Chris Paul is 34 years of age. In the past 10 years, he’s played 70 games or more just four times, missed on average 17 games a season and posted back-to-back years of 58 games played. He is set to be paid $40 million for the next three seasons. Paul is undoubtedly one of the finest point guards to play the game and can still compete at a high level, but his prime is behind him and his contract is so cumbersome that any kind of trade options to alleviate that burden would be limited...perhaps to only one player.

The Westbrook-for-Paul deal was a statement of intent for both of the Rockets and Thunder, but the intent from both clubs differs wildly. For Houston, it was one final attempt to turn Harden’s prime years into the franchise’s first title in 25 years by reuniting him with Westbrook. In Oklahoma City, it’s still competing for a playoff spot with an absolute bevy of first-round picks on the way and CP3 shepherding Gilgeous-Alexander to become the elite-level point guard his rookie season promised.

Will it pay off?

“It’s going to be scary, that’s all I can tell you,” Westbrook said during media day. “It’s going to be scary — not for us.”

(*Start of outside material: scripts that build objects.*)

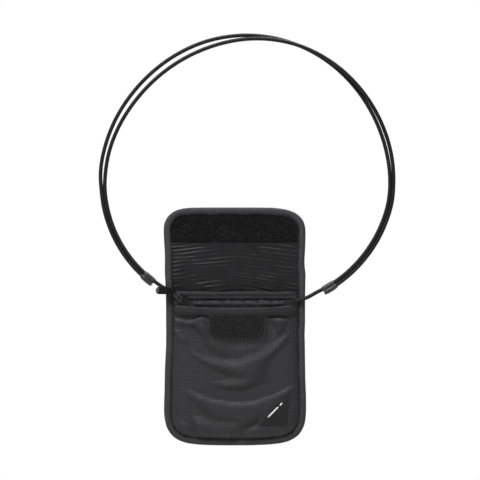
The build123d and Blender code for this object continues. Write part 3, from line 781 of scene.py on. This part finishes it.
def lower_tape_depth(x, z, v, inset):
    """A soft roll with slanted ends, gathered along its length."""
    gathers = (np.sin(x / 2.1 + 1.3 * np.sin(x / 7.0) + 0.5 * np.sin(z / 2.0))
               + 0.6 * np.sin(x / 1.13 + 2.0))
    slant = 0.5 * (z - 62)
    inside = ease((x + 46.0 + slant) / 3.5) * ease((54.0 + slant - x) / 3.5)
    t = np.clip((z - 59.4) / (LOWER_TAPE_TOP - 59.4), 0, 1)
    roll = 1 - np.abs(2 * t ** 0.85 - 1) ** 3
    swell = 1.75 * roll + 0.42 * gathers * roll + 0.3 * roll * noise(x, z, 9, 61)
    base = pillow(inset, 8.25, edge=3.6, soft=3.0) - 0.75
    return base + inside * swell + (1 - inside) * 0.35 * roll


def divider():
    """The cloth just behind the hem and the zip."""
    x, z = panel(-84.0, 73.2, 5.2, cols=70, rows=90)
    depth = pillow(inset_at(x, z), 6.9, edge=2.4)
    cloth = solid_sheet("pocket_divider_cloth", x, depth, z, 0.4, MATERIALS["lining"])
    attach(cloth, "lining", "pouch", "pocket_divider")


hem, HEM_X, HEM_DEPTH = strip(
    "front_pocket_hem_cloth", hem_top, lambda x: hem_top(x) - HEM_HEIGHT, hem_depth,
    thickness=1.1, material=MATERIALS["hem"], rows=HEM_ROWS)
attach(hem, "nylon", "pouch", "front_pocket_hem")

mouth = strip("mouth_hem_cloth", lambda x: 73.9 + 0.25 * np.sin(x / 9.0), level(69.6),
              mouth_depth, thickness=0.7, material=MATERIALS["hem"])[0]
attach(mouth, "nylon", "pouch", "mouth_hem")

divider()

for node, top, bottom, depth_at in (
        ("zip_tape_upper", 72.5, 66.7, upper_tape_depth),
        ("zip_tape_lower", LOWER_TAPE_TOP, 54.0, lower_tape_depth)):
    tape = strip(node + "_cloth", level(top), level(bottom), depth_at,
                 material=MATERIALS["tape"], **TAPE)[0]
    attach(tape, "zip_tape", "pouch", node)


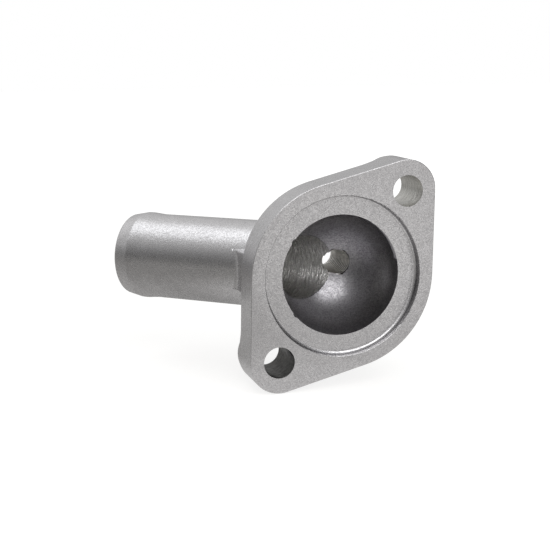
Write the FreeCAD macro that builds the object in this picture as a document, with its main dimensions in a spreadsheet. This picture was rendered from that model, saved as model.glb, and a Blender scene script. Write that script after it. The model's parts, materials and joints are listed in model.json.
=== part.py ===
import FreeCAD, Part
import math
import os
import Sketcher

# Thermostat housing: one aluminium casting, in millimetres.
# The mounting face lies in the XZ plane with its normal towards -Y, and the casting goes back to +Y.
# +Z is up, square to the plane that holds the chamber's axis and the axis of the hose spigot.
# The origin is the centre of the thermostat recess on the mounting face.

# The driving dimensions. Each one stands here once.
SIZES = [
    ("flange_radius", 31.75, "round middle of the flange's outline"),
    ("ear_radius", 10.05, "outline of each ear"),
    ("ear_inset", 0.3, "wall of the boss behind each ear, inside the ear's outline"),
    ("ear_spacing", 71.9, "between the centres of the two cast ears"),
    ("ear_line_angle", 51.7, "line of the cast ears, degrees from +X towards +Z"),
    ("bolt_spacing", 71.4, "between the two drilled bolt holes"),
    ("bolt_line_angle", 51.0, "line of the drilled holes, degrees from +X towards +Z"),
    ("bolt_hole_dia", 10.6, "plain through holes"),
    ("plate_thickness", 14.0, "flange plate"),
    ("ear_rise", 5.2, "how far the ear bosses stand behind the plate"),
    ("ear_blend", 4.0, "concave blend at the foot of each ear boss"),
    ("cast_round", 0.9, "rounding of the rough cast edges"),
    ("face_break", 0.25, "broken edge round the machined mounting face"),
    ("recess_dia", 54.0, "thermostat recess"),
    ("recess_depth", 3.1, "thermostat recess"),
    ("recess_break", 0.25, "turned edge break at the recess mouth"),
    ("recess_foot", 1.2, "tool radius at the foot of the recess wall"),
    ("chamber_dia", 40.9, "opening and domed chamber behind the recess"),
    ("chamber_straight", 3.15, "straight wall between the seat and the dome"),
    ("dome_wall", 4.55, "wall of the dome"),
    ("dome_blend", 3.0, "concave blend between dome and plate"),
    ("spigot_depth", 15.3, "depth at which the spigot's axis meets the chamber's"),
    ("spigot_tilt", 42.55, "degrees between the spigot's axis and the mounting face"),
    ("spigot_dia", 30.55, "hose spigot"),
    ("spigot_length", 78.6, "from the chamber's axis to the spigot's end"),
    ("spigot_blend", 2.0, "concave blend between spigot and dome"),
    ("bead_dia", 31.4, "low bead that holds the hose"),
    ("bead_ramp", 4.6, "length of the bead's inner slope"),
    ("bead_land", 1.8, "length of the bead's crest"),
    ("lead_length", 5.6, "length of the tapered lead-in"),
    ("lead_dia", 29.2, "outside of the spigot at its end"),
    ("bore_dia", 22.2, "drilled through the spigot into the chamber"),
    ("bore_break", 0.6, "edge break at the spigot's mouth"),
    ("gusset_thickness", 14.0, "solid gusset between spigot and flange"),
    ("gusset_setback", 1.2, "gusset's outer face behind the flange's edge"),
    ("gusset_blend", 3.2, "concave blend between the gusset's outer face and the spigot"),
    ("sensor_x", 6.2, "tapped hole, from the chamber's axis"),
    ("sensor_z", 0.5, "tapped hole, from the chamber's axis"),
    ("sensor_boss_dia", 18.0, "boss of the tapped hole"),
    ("sensor_boss_end", 45.5, "depth of the boss's end face"),
    ("tap_dia", 8.5, "minor diameter of the tapped hole"),
    ("tap_countersink", 0.8, "countersink at the outer end of the tapped hole"),
    ("sink", 0.05, "how deep a blend runs into the form below it"),
]

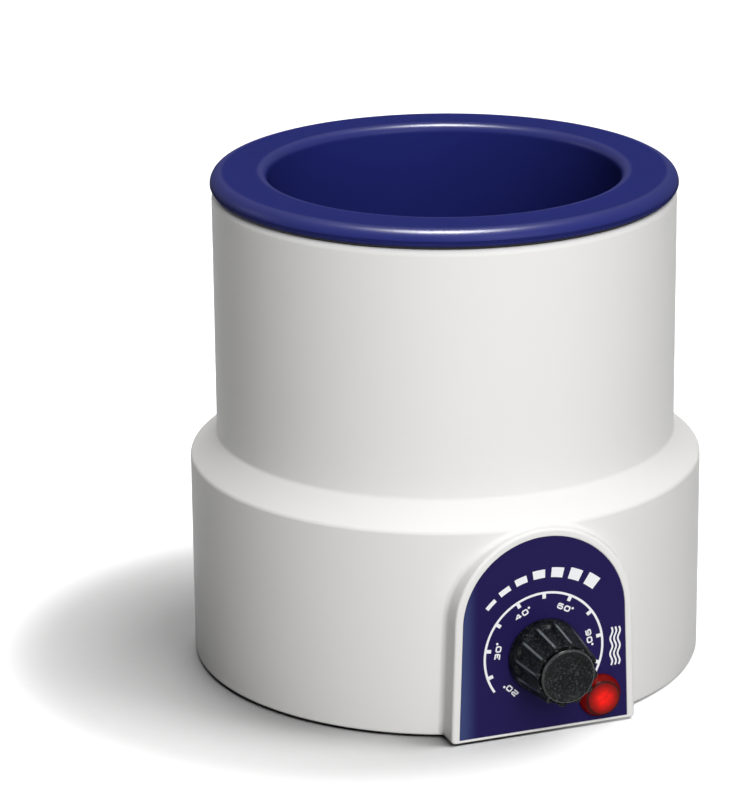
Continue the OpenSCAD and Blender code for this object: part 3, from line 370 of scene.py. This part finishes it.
pot_path = rounded([(0, floor_z, 0), (well_r, floor_z, 6), (well_r, rim_z, 3),
    (dish_r, rim_z - dish, 30), (rim_r, rim_z, 4), (rim_r, curl_z, 2),
    (rim_r - curl_w, curl_z, 0), (rim_r - curl_w, curl_z + pot_sheet, 0),
    (rim_r - pot_sheet, curl_z + pot_sheet, 0.5), (rim_r - pot_sheet, rim_z - pot_sheet, 2.5),
    (dish_r, rim_z - dish - pot_sheet, 0), (well_r + pot_sheet, rim_z - pot_sheet, 1.5),
    (well_r + pot_sheet, floor_z - pot_sheet, 7.5), (0, floor_z - pot_sheet, 0)],
    steps=10, closed=False)
pot = surface("well_pot", [lathe(pot_path)], blue_enamel)
settle(pot, "body", "pot_blue", "pot")


# ---- Seal ring -----------------------------------------------------------------------------------
# A flat ring cut from black silicone sheet, pinched between the rim and the deck.
seal_in_r, seal_out_r = 69.9, 76.9

# silicone: smooth and dull, a shade softer than the black rubber
black_silicone = finish("black silicone sheet", "#141416", 0.55, 0.5, 0.01, drift=0.1, spread=10,
    IOR=1.43)
ring = lathe(rounded([(seal_in_r, deck_z, 0.1), (seal_out_r, deck_z, 0.1),
    (seal_out_r, curl_z, 0.1), (seal_in_r, curl_z, 0.1)], steps=2, hold=0.1))
settle(surface("rim_seal", [ring], black_silicone), "body", "seal_black", "seal_ring")


# ---- Heater, insulation and the pot's fittings ---------------------------------------------------
# A mica band heater is clamped round the pot with one bolt, inside a glass-fibre sleeve; two
# steatite posts carry its studs, and crimped brass rings bring the wires.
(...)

But how is it going to work? Harden attempted 24.5 field goals a game last year, while Westbrook attempted 20.5. Both men are volume scorers and both need the ball, something that Mike D’Antonio knows and is already accommodating. Considering that Westbrook’s efficacy, especially from three (he shot only .290 from beyond the arc last season, his lowest mark since his second year in the league), appears to be waning, will teams give him open looks to double Harden? And if they do, is he still capable of making them pay?

Make no mistake, though, this duo – complemented by Eric Gordon – will be amongst the NBA’s most lethal and still score in droves. Westbrook marks a firm upgrade on an injury-prone Paul and gives the Rockets their best chance to emerge from what should be a hotly contested West, but worry remains that the personal rapport between Harden and Westbrook will be tested if things go sour on the court. If Morey’s roll of the dice works out, the Rockets could represent the biggest threat to the Dubs’ Western dominance in years.

As for Paul, there remains the question of whether or not he remains in Oklahoma City for the long haul. Upon the completion of the trade, there was widespread belief that Paul would refuse to report or the Thunder would attempt to immediately flip the nine-time All-Star elsewhere with the Miami Heat interested (and still might be), despite the stumbling block of his massive deal. But he will begin the season with the Thunder and Billy Donovan is experimenting with a three point-guard set with Paul alongside Gilgeous-Alexander and Dennis Schroder.

"All three of those guys are really important and they're drivers of our offense because they're smart, they have a really good feel of how to play and they're unselfish," Donovan said after Paul’s preseason debut on October 8. "They've got to be the catalyst to moving the basketball. Putting them out there, my feeling was to get them comfortable playing with one another, get them playing with a good pace and tempo and speed, and I thought we came out to start the game playing like that."

The chances of Donovan using this regularly are slim, but it shows his interest in getting all three of his point guards accustomed to being out there with the others on the court at the same time. How he doles out his minutes going forward will be interesting. Here’s what we know – Schroder is a fine player and could start on some teams in the NBA, but he’s the lowest PG on the pecking order in OKC. Paul is the best point guard on the team at this moment and if more than one PG is on the court at the time, it will be Gilgeous-Alexander or Schroder shifting into a two-guard role – Gilgeous-Alexander did so last season with Patrick Beverley at the point with the Clippers. Still, Gilgeous-Alexander is the priority for the long term after showing true star potential in his rookie season. The Kentucky product is only 21 and will come of age – along with former Wildcats teammate Hamidou Diallo, Terence Ferguson and this past June’s first-round pick, Darius Bazley – as Presti uses his plethora of draft picks at the draft or in trades to strenghten the team down the line.

The Rockets and Thunder  will now chart new territory on different paths this season. Western Conference rivals for years, Westbrook and Paul are now inexorably linked after a second blockbuster this decade between the two clubs. The stakes might be higher for Houston, but Oklahoma City must get this right, too.